Exercise details
Repeat exactly the lines of the listing from the line containing "What parts and" through its last line, and nothing beyond them.

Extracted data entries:
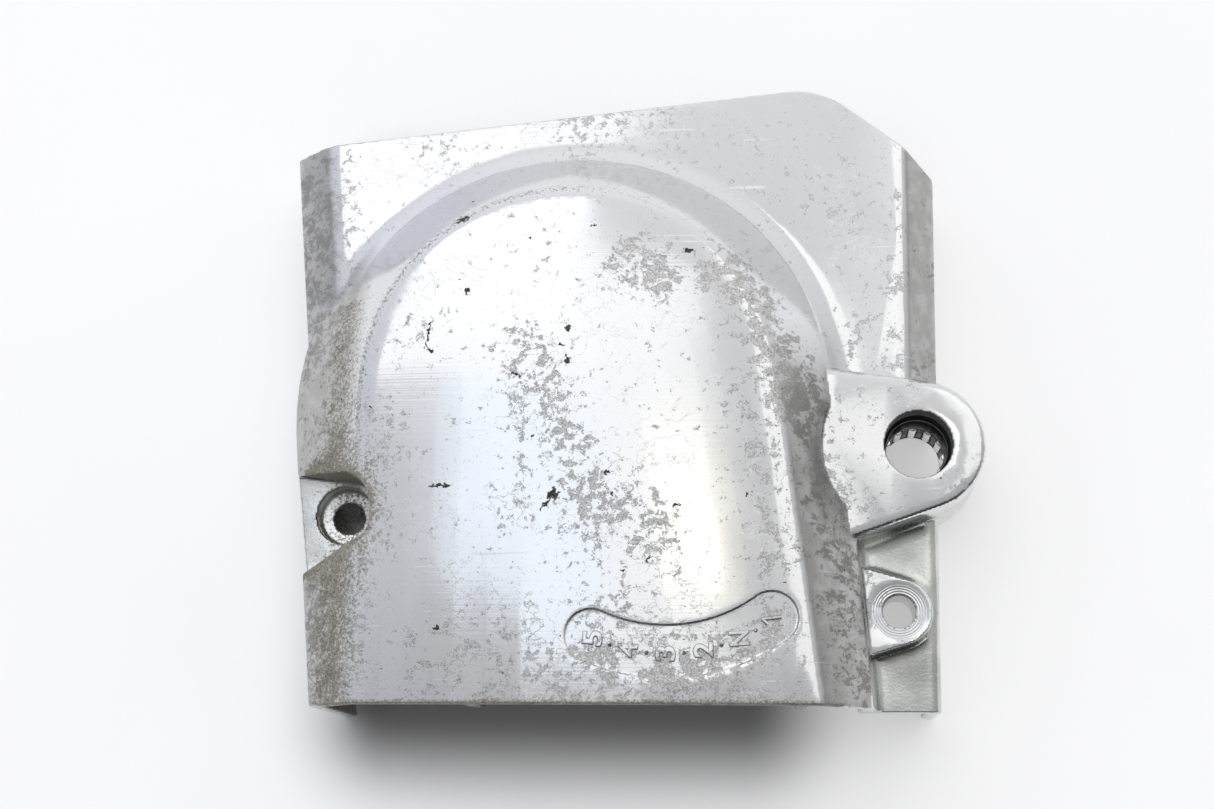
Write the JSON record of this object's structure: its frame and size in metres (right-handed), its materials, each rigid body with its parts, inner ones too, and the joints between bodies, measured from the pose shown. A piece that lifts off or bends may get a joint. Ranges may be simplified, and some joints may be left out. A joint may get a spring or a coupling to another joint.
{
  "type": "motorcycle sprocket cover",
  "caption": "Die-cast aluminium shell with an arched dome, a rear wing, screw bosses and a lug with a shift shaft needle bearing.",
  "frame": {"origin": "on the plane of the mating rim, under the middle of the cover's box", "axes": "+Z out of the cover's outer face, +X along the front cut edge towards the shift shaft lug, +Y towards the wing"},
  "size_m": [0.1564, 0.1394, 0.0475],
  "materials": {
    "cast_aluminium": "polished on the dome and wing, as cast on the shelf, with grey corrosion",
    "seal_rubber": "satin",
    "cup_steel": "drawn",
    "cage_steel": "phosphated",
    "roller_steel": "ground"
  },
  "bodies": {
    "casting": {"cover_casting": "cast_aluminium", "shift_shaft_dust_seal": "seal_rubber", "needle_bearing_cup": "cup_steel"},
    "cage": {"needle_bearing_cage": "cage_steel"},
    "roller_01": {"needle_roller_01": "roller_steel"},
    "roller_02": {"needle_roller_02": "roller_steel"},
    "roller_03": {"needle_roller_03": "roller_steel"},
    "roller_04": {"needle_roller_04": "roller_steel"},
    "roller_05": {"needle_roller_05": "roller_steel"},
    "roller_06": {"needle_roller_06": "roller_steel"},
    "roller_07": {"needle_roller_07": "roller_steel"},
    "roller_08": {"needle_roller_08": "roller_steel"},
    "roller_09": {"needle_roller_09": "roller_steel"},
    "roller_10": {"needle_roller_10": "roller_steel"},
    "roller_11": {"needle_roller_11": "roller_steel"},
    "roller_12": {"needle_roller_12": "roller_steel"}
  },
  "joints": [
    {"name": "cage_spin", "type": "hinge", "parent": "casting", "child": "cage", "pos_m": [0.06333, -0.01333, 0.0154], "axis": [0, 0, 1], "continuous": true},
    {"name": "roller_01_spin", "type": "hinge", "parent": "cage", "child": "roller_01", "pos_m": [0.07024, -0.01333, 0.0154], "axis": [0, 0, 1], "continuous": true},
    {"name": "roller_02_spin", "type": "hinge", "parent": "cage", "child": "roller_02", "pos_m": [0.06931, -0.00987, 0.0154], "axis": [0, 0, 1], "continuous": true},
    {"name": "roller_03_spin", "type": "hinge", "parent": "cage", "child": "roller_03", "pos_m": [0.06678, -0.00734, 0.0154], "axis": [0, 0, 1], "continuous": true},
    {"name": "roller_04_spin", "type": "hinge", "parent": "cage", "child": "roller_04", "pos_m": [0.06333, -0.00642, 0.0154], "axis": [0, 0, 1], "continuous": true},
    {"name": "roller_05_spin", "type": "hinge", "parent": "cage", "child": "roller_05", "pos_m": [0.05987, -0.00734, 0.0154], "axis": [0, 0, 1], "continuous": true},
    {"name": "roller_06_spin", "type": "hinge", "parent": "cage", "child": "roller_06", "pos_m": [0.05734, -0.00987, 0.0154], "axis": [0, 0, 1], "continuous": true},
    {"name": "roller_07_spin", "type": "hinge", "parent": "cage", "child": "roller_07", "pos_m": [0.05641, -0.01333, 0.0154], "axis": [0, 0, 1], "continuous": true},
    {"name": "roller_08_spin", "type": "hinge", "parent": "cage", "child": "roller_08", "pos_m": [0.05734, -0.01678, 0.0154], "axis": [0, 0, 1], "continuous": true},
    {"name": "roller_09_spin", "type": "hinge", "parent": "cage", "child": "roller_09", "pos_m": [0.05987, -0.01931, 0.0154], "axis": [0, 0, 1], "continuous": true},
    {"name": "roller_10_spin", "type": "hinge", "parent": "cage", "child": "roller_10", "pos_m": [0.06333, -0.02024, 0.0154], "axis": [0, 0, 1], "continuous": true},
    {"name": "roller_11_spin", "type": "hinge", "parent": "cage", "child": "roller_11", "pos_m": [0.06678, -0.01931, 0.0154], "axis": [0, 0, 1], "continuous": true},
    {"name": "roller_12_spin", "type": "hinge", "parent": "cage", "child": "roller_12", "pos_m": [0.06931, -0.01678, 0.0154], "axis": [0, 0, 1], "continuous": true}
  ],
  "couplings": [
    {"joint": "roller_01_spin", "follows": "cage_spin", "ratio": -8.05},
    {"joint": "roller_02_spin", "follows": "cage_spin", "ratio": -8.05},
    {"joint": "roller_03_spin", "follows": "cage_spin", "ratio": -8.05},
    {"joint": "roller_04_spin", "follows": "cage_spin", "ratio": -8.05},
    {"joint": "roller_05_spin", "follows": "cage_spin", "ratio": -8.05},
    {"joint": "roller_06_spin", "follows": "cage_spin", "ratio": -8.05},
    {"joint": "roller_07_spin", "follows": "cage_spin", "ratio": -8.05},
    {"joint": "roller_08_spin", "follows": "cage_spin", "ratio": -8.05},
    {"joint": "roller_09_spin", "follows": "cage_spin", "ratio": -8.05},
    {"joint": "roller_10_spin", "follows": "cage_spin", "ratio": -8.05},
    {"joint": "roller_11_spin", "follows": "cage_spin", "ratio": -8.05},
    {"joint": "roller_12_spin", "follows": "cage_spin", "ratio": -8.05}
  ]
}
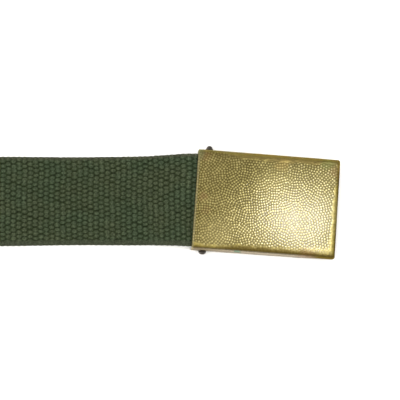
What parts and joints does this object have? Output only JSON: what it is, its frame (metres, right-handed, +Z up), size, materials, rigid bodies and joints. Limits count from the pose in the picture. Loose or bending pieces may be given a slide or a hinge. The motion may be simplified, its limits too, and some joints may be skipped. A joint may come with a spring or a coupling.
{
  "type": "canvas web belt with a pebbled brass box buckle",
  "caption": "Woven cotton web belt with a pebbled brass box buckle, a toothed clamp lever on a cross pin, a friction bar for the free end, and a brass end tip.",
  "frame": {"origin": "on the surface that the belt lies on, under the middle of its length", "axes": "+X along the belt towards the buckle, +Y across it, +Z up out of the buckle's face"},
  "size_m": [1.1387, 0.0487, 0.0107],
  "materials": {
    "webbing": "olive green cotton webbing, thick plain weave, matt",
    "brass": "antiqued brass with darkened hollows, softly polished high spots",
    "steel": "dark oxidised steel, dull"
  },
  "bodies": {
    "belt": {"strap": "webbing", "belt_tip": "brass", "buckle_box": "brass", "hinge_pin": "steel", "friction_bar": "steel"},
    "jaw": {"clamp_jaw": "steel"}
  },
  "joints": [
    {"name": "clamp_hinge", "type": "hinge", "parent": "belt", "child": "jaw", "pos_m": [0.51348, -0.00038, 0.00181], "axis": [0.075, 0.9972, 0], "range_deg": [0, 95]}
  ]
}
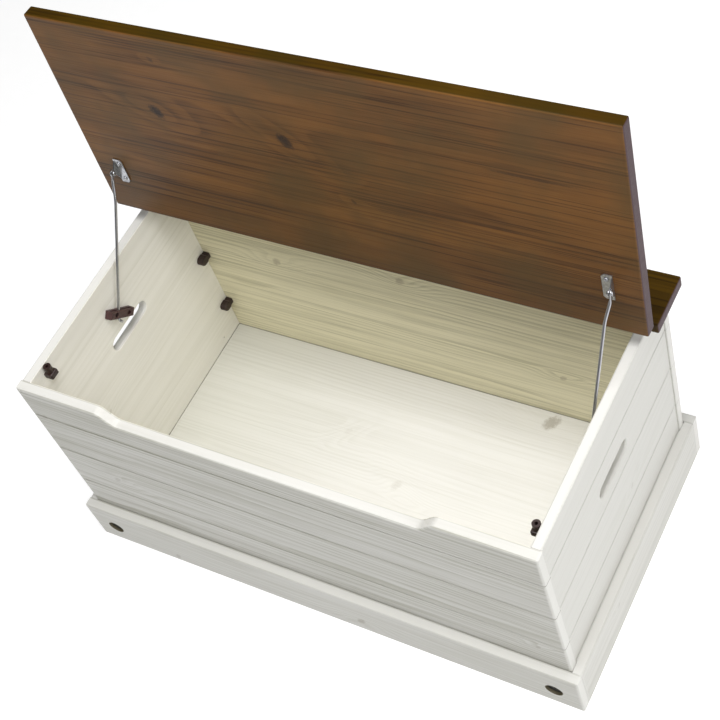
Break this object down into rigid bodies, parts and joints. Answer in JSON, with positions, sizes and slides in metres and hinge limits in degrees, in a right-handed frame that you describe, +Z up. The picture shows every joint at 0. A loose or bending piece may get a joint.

Solved exercise
What parts and joints does this object have? Output only JSON: what it is, its frame (metres, right-handed, +Z up), size, materials, rigid bodies and joints. Limits count from the pose in the picture. Loose or bending pieces may be given a slide or a hinge. The motion may be simplified, its limits too, and some joints may be skipped. A joint may come with a spring or a coupling.
{
  "type": "canvas web belt with a pebbled brass box buckle",
  "caption": "Woven cotton web belt with a pebbled brass box buckle, a toothed clamp lever on a cross pin, a friction bar for the free end, and a brass end tip.",
  "frame": {"origin": "on the surface that the belt lies on, under the middle of its length", "axes": "+X along the belt towards the buckle, +Y across it, +Z up out of the buckle's face"},
  "size_m": [1.1387, 0.0487, 0.0107],
  "materials": {
    "webbing": "olive green cotton webbing, thick plain weave, matt",
    "brass": "antiqued brass with darkened hollows, softly polished high spots",
    "steel": "dark oxidised steel, dull"
  },
  "bodies": {
    "belt": {"strap": "webbing", "belt_tip": "brass", "buckle_box": "brass", "hinge_pin": "steel", "friction_bar": "steel"},
    "jaw": {"clamp_jaw": "steel"}
  },
  "joints": [
    {"name": "clamp_hinge", "type": "hinge", "parent": "belt", "child": "jaw", "pos_m": [0.51348, -0.00038, 0.00181], "axis": [0.075, 0.9972, 0], "range_deg": [0, 95]}
  ]
}
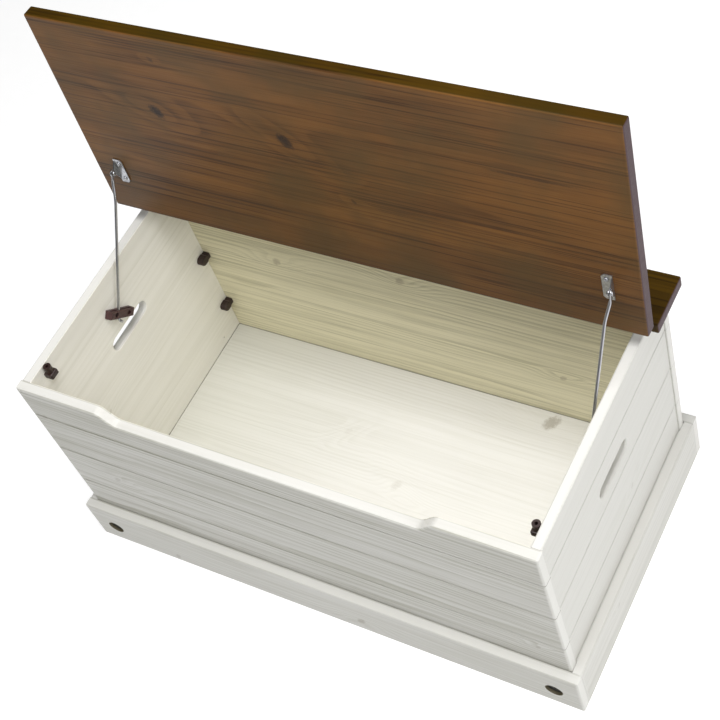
Break this object down into rigid bodies, parts and joints. Answer in JSON, with positions, sizes and slides in metres and hinge limits in degrees, in a right-handed frame that you describe, +Z up. The picture shows every joint at 0. A loose or bending piece may get a joint.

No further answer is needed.